Panchjanya, in one of its editions on reformist Hindu resurgence, mentioned Singhal visiting Varanasi’s Dom Raja, the head of the clan helping cremate bodies at the city’s cremation grounds, and eating with him. The Dom caste is considered one among Dalits. Leaving his life as a metallurgical engineer after graduating from the Banaras Hindu University (BHU) and the comforts of his well-to-do home in Allahabad, Singhal lived the life of an RSS pracharak—generally in one room with a table, a chair and a bed. It was in his college days that he came across RSS. He took his love of music with him to the Sangh. The first cassette of the Sangh’s songs was made under his guidance and several of the songs were sung by Singhal himself, recalls Alok Kumar. “He had always lived in one room and only later when VHP’s activities expanded, he allowed himself two rooms. All those working for Ram received his affection.”
Singhal was confident that the court order would go in favour of the temple and it would be built at the site of the Babri Masjid. When Narendra Modi came to power in 2014, he praised him by saying it had ended 800 years of slavery. The admiration was mutual. When Singhal died in 2015, the prime minister said on Twitter (now X): “Ashok Singhalji was the force behind several noble deeds & social work, which benefitted the poor. He is an inspiration for generations.”
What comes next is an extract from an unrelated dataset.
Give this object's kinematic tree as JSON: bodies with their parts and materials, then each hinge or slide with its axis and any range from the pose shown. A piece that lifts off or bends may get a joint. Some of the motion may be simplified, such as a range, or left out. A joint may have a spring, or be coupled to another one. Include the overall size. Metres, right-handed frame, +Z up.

“Ashokji used to ponder what would bring all Hindus together. He felt it was Ram who could unite,” says Om Prakash Singhal, an RSS pracharak who had worked with Singhal since 1983. In Ayodhya, where he was busy with the preparations for the temple consecration on January 22, he said a “mansik nimantran” (symbolic invitation) was sent to Ashok Singhal and that he was sure he would be there when the chants reverberated from the Ram temple.